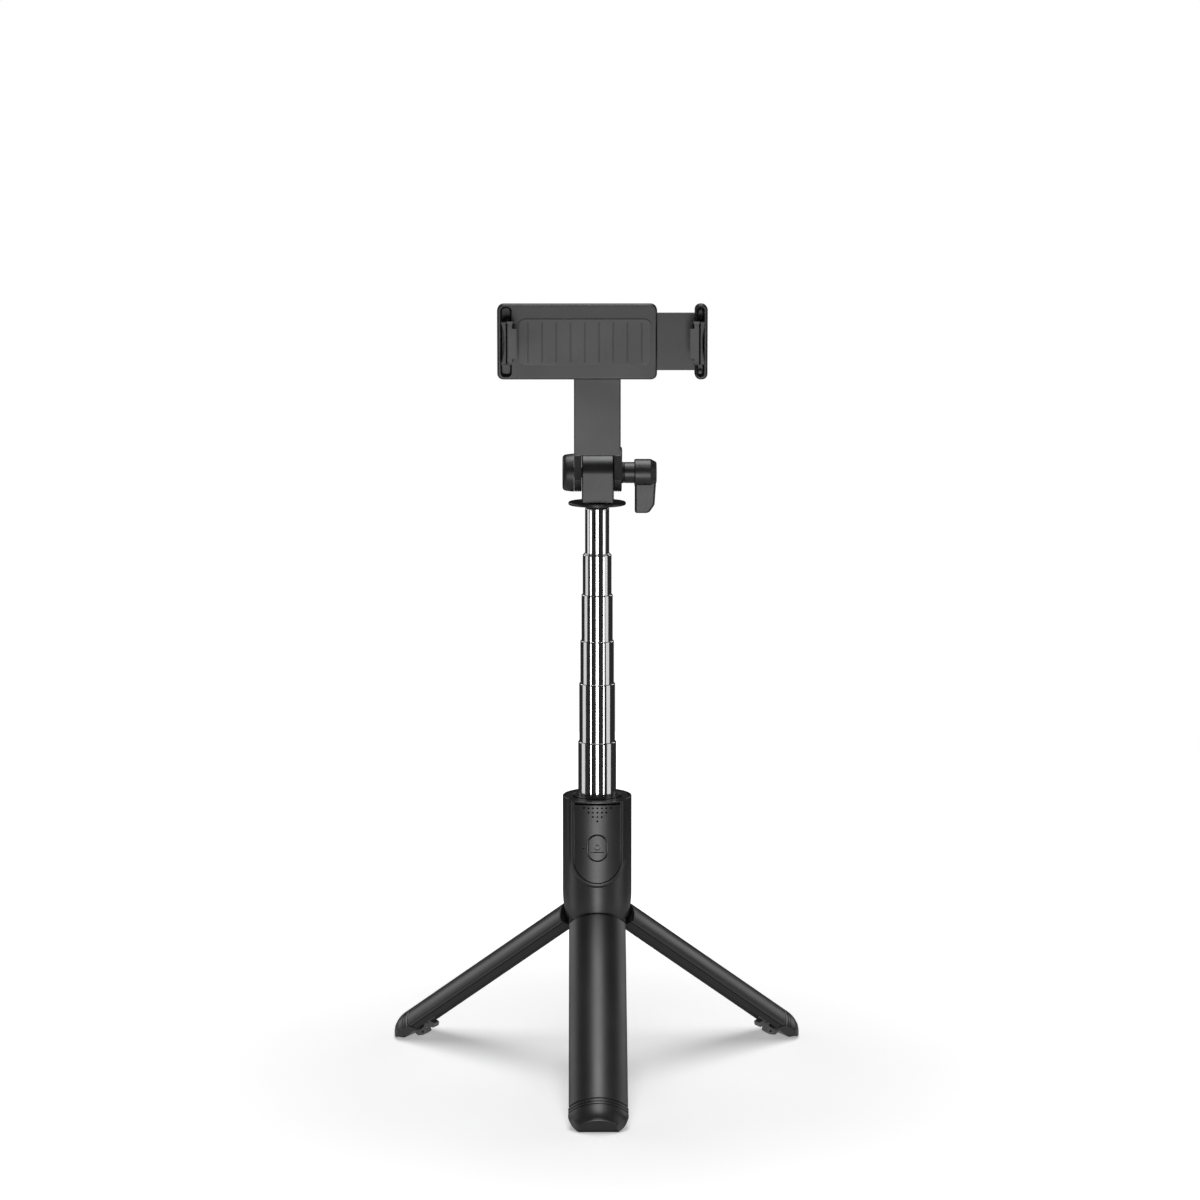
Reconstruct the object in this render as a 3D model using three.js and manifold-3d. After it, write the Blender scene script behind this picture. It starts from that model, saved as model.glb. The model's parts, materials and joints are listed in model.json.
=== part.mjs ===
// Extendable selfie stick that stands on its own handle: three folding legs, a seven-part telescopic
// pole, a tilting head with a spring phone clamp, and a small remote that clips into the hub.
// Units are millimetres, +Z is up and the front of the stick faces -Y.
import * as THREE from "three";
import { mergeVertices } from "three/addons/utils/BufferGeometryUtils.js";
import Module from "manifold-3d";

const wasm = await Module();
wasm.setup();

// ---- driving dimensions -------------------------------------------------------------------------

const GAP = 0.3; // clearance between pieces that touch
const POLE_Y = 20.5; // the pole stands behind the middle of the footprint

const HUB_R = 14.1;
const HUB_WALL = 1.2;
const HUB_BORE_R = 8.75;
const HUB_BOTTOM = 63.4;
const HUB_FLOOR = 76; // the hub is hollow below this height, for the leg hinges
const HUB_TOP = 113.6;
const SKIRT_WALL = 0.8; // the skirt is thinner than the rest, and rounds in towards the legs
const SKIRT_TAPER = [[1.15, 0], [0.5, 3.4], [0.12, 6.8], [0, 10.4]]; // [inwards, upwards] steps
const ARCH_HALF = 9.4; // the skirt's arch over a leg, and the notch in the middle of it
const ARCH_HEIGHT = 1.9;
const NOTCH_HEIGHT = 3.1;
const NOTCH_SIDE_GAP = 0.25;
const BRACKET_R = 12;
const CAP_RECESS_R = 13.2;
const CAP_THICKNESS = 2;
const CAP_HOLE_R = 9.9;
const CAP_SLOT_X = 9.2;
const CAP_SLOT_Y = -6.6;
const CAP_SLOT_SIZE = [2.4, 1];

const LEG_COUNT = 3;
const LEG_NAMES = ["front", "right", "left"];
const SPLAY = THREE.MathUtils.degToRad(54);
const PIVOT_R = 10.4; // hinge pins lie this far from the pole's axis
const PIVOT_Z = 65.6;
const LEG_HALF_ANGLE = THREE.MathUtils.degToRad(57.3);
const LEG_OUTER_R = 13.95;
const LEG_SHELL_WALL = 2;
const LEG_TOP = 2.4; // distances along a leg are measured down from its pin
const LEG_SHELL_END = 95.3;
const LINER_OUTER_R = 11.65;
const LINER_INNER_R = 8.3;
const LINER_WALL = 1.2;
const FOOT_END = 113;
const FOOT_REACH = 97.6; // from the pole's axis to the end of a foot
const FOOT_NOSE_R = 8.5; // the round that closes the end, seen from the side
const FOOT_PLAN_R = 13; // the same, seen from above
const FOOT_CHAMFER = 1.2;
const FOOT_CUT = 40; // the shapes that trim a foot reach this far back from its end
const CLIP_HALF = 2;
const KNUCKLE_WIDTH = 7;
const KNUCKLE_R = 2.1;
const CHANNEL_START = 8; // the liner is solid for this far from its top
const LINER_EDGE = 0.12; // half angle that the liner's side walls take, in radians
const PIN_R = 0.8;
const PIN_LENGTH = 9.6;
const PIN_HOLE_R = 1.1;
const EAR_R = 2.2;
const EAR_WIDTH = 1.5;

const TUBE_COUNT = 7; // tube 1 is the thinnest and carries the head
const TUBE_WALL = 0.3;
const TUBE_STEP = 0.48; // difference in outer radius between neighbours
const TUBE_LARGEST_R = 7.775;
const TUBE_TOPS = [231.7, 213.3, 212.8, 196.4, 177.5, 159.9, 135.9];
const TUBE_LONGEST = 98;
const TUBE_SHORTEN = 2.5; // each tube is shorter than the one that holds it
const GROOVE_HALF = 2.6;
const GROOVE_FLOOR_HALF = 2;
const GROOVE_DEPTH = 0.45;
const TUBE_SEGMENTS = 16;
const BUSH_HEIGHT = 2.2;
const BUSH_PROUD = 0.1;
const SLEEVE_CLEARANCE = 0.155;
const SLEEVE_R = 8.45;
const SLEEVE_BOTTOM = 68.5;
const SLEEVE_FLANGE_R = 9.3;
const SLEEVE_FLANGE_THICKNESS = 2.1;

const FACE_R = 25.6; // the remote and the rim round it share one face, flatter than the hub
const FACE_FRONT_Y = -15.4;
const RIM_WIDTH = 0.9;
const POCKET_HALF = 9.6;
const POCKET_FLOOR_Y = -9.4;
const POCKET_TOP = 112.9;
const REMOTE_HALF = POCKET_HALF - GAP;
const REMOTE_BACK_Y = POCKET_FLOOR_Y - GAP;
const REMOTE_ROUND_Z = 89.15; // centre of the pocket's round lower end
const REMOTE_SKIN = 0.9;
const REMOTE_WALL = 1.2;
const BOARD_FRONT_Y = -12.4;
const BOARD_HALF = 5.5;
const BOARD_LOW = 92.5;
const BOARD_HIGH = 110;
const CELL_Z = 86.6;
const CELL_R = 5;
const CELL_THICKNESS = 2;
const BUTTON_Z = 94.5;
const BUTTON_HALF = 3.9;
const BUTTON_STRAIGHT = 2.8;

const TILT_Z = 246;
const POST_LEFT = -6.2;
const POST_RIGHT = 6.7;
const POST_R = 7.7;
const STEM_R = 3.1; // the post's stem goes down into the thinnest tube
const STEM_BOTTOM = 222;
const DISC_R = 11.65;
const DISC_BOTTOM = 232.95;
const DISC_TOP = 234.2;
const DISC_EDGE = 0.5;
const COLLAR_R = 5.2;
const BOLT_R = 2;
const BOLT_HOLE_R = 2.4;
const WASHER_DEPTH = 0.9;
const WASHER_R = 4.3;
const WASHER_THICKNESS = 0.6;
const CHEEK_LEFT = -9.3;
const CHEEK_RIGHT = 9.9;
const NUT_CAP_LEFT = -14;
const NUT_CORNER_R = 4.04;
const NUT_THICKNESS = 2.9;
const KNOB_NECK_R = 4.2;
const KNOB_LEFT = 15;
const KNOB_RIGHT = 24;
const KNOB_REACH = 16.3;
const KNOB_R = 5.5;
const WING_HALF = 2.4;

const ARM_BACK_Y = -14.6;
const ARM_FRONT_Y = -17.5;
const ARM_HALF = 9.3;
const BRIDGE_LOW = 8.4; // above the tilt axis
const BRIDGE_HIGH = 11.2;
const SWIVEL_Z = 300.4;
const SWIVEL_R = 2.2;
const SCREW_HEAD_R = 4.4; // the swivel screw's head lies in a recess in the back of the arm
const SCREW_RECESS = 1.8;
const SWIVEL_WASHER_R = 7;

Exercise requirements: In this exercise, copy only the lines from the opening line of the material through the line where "const CAP_SLOT_SIZE = [2.4, 1];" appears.

Response to the exercise:
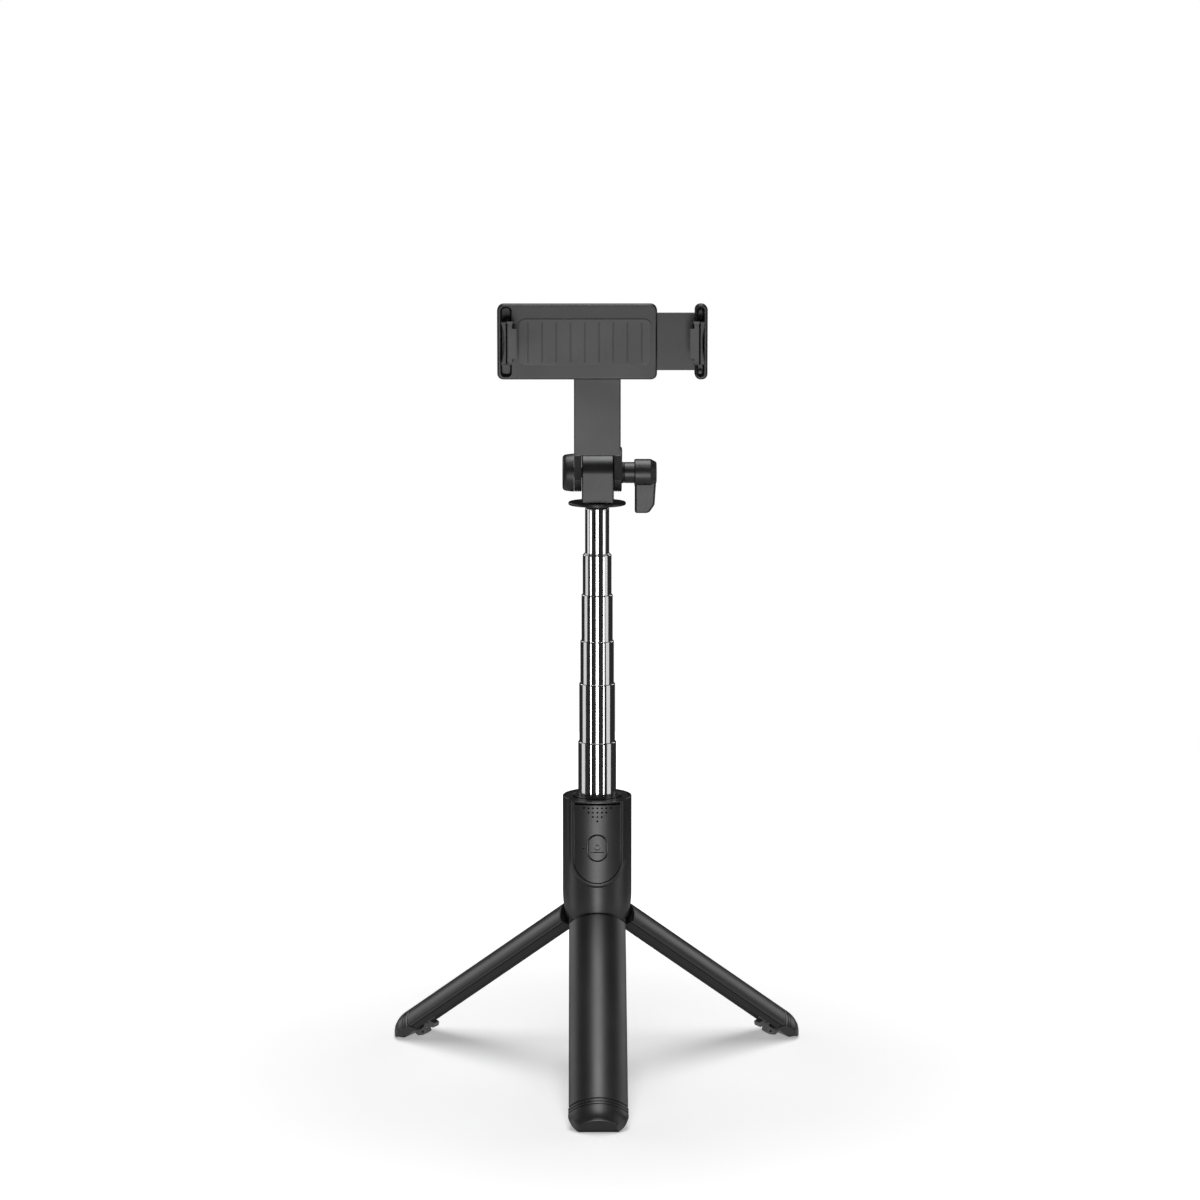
Reconstruct the object in this render as a 3D model using three.js and manifold-3d. After it, write the Blender scene script behind this picture. It starts from that model, saved as model.glb. The model's parts, materials and joints are listed in model.json.
=== part.mjs ===
// Extendable selfie stick that stands on its own handle: three folding legs, a seven-part telescopic
// pole, a tilting head with a spring phone clamp, and a small remote that clips into the hub.
// Units are millimetres, +Z is up and the front of the stick faces -Y.
import * as THREE from "three";
import { mergeVertices } from "three/addons/utils/BufferGeometryUtils.js";
import Module from "manifold-3d";

const wasm = await Module();
wasm.setup();

// ---- driving dimensions -------------------------------------------------------------------------

const GAP = 0.3; // clearance between pieces that touch
const POLE_Y = 20.5; // the pole stands behind the middle of the footprint

const HUB_R = 14.1;
const HUB_WALL = 1.2;
const HUB_BORE_R = 8.75;
const HUB_BOTTOM = 63.4;
const HUB_FLOOR = 76; // the hub is hollow below this height, for the leg hinges
const HUB_TOP = 113.6;
const SKIRT_WALL = 0.8; // the skirt is thinner than the rest, and rounds in towards the legs
const SKIRT_TAPER = [[1.15, 0], [0.5, 3.4], [0.12, 6.8], [0, 10.4]]; // [inwards, upwards] steps
const ARCH_HALF = 9.4; // the skirt's arch over a leg, and the notch in the middle of it
const ARCH_HEIGHT = 1.9;
const NOTCH_HEIGHT = 3.1;
const NOTCH_SIDE_GAP = 0.25;
const BRACKET_R = 12;
const CAP_RECESS_R = 13.2;
const CAP_THICKNESS = 2;
const CAP_HOLE_R = 9.9;
const CAP_SLOT_X = 9.2;
const CAP_SLOT_Y = -6.6;
const CAP_SLOT_SIZE = [2.4, 1];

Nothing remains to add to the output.